Dry humor is saying something funny with a straight face. While it can be sarcastic, it often isn't. What's more, all sarcasm isn't dry.
Much sarcasm is not said with a straight face but with a pointed tone that calls attention to itself, particularly when the one employing it wants the joke to be gotten instead of missed or doesn't want to be misunderstood as actually meaning what they are saying, which meaning is by definition the opposite of what they are saying. Dry humorists make no effort to ensure you get the joke, seeming not to care if you miss it. Moreover, someone can say something dryly that is intended to be funny without it being sarcastic.
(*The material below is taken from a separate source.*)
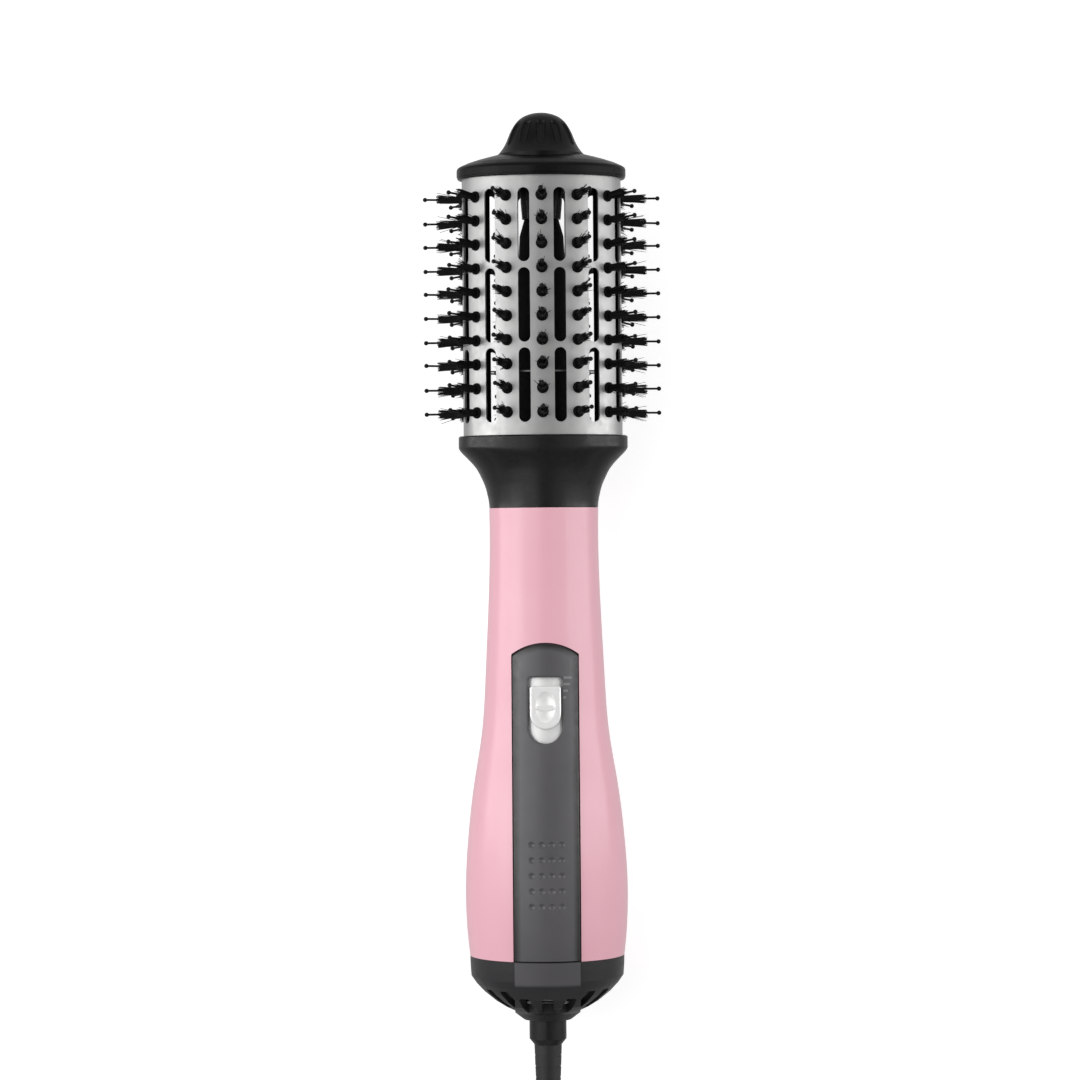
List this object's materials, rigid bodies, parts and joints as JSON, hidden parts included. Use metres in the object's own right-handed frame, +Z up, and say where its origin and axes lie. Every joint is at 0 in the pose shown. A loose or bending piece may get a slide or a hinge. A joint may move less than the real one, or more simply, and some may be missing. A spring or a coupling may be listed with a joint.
{
  "type": "hot air brush",
  "caption": "Corded hot air brush with an oval vented barrel, bristle tufts, round flared handle, thumb slide switch and swivel cord, lying on its back.",
  "frame": {"origin": "centre of the footprint of the brush without its free cord, on the surface it lies on", "axes": "+Z up, switch side up; +Y towards the barrel's tip; +X to the right seen from above"},
  "size_m": [0.1253, 0.5785, 0.0784],
  "materials": {
    "handle_pink": "satin",
    "panel_grey": "satin",
    "black_plastic": "satin",
    "barrel_silver": "satin",
    "bristle_black": "satin",
    "button_silver": "gloss",
    "mica": "matte",
    "heater_wire": "satin",
    "motor_steel": "satin",
    "bush_brass": "satin",
    "screw_steel": "satin",
    "board_green": "satin",
    "duct_plastic": "satin",
    "fan_plastic": "satin",
    "screen_black": "matte",
    "cord_rubber": "matte",
    "tie_plastic": "matte",
    "blade_metal": "satin"
  },
  "bodies": {
    "brush": {"handle_front_shell": "handle_pink", "handle_rear_shell": "handle_pink", "handle_screws": "screw_steel", "switch_panel": "panel_grey", "inlet_end_cap": "panel_grey", "inlet_filter_screen": "screen_black", "neck_collar": "black_plastic", "barrel_tube": "barrel_silver", "barrel_end_cap": "black_plastic", "cool_tip_knob": "black_plastic", "tip_screw": "screw_steel", "air_guide_core": "black_plastic", "carrier_clip_ring": "screw_steel", "heater_frame": "mica", "heater_coil": "heater_wire", "heater_sleeve": "mica", "heater_cutouts": "motor_steel", "motor_duct": "duct_plastic", "motor_can": "motor_steel", "motor_end_bell": "duct_plastic", "shaft_bushes": "bush_brass", "control_board": "board_green", "slide_switch_body": "black_plastic", "swivel_retainer": "black_plastic", "power_cord": "cord_rubber", "cord_coil": "cord_rubber", "cord_tie": "tie_plastic", "plug_body": "cord_rubber", "plug_blades": "blade_metal", "bristle_strip_01": "black_plastic", "bristle_tufts_01": "bristle_black", "bristle_strip_02": "black_plastic", "bristle_tufts_02": "bristle_black", "bristle_strip_03": "black_plastic", "bristle_tufts_03": "bristle_black", "bristle_strip_04": "black_plastic", "bristle_tufts_04": "bristle_black", "bristle_strip_05": "black_plastic", "bristle_tufts_05": "bristle_black", "bristle_strip_06": "black_plastic", "bristle_tufts_06": "bristle_black", "bristle_strip_07": "black_plastic", "bristle_tufts_07": "bristle_black", "bristle_strip_08": "black_plastic", "bristle_tufts_08": "bristle_black", "bristle_strip_09": "black_plastic", "bristle_tufts_09": "bristle_black", "bristle_strip_10": "black_plastic", "bristle_tufts_10": "bristle_black", "bristle_strip_11": "black_plastic", "bristle_tufts_11": "bristle_black", "bristle_strip_12": "black_plastic", "bristle_tufts_12": "bristle_black"},
    "switch_slider": {"switch_button": "button_silver", "switch_slide_plate": "button_silver"},
    "fan_rotor": {"fan_impeller": "fan_plastic", "motor_shaft": "motor_steel", "motor_rotor": "motor_steel"},
    "cord_swivel_body": {"swivel_sleeve": "black_plastic", "strain_relief": "cord_rubber"}
  },
  "joints": [
    {"name": "switch_slide", "type": "slide", "parent": "brush", "child": "switch_slider", "axis": [0, 0.9983, -0.0585], "range_m": [-0.0052, 0.0026]},
    {"name": "fan_spin", "type": "hinge", "parent": "brush", "child": "fan_rotor", "pos_m": [0, -0.10389, 0.03273], "axis": [0, 0.9996, 0.0287], "continuous": true},
    {"name": "cord_swivel", "type": "hinge", "parent": "brush", "child": "cord_swivel_body", "pos_m": [0, -0.16337, 0.03102], "axis": [0, 0.9996, 0.0287], "continuous": true}
  ]
}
The "straight man" in comedy is a form of dry humor--he is not innately sarcastic but just the one with whom we identify to whom all of the craziness happens, the Dean Martin, the Jerry Seinfeld. In order to be dry, one need merely remain sane, stoic yet observing, in the face of insanity. Just as often, dry humor is exercised when someone makes uncanny observations of the truth by saying exactly how it is, not by saying the opposite of what they mean.
Amy Schumer, for example, is frequently very dry and very funny by flatly telling the truth of a situation.
Sarcasm is not always mean, as some have said. An example would be if you are making a pie and you need apples and you buy 100 apples, then you say "do you think I bought enough apples?" It's funny.
People who don't understand sarcasm are missing a gene.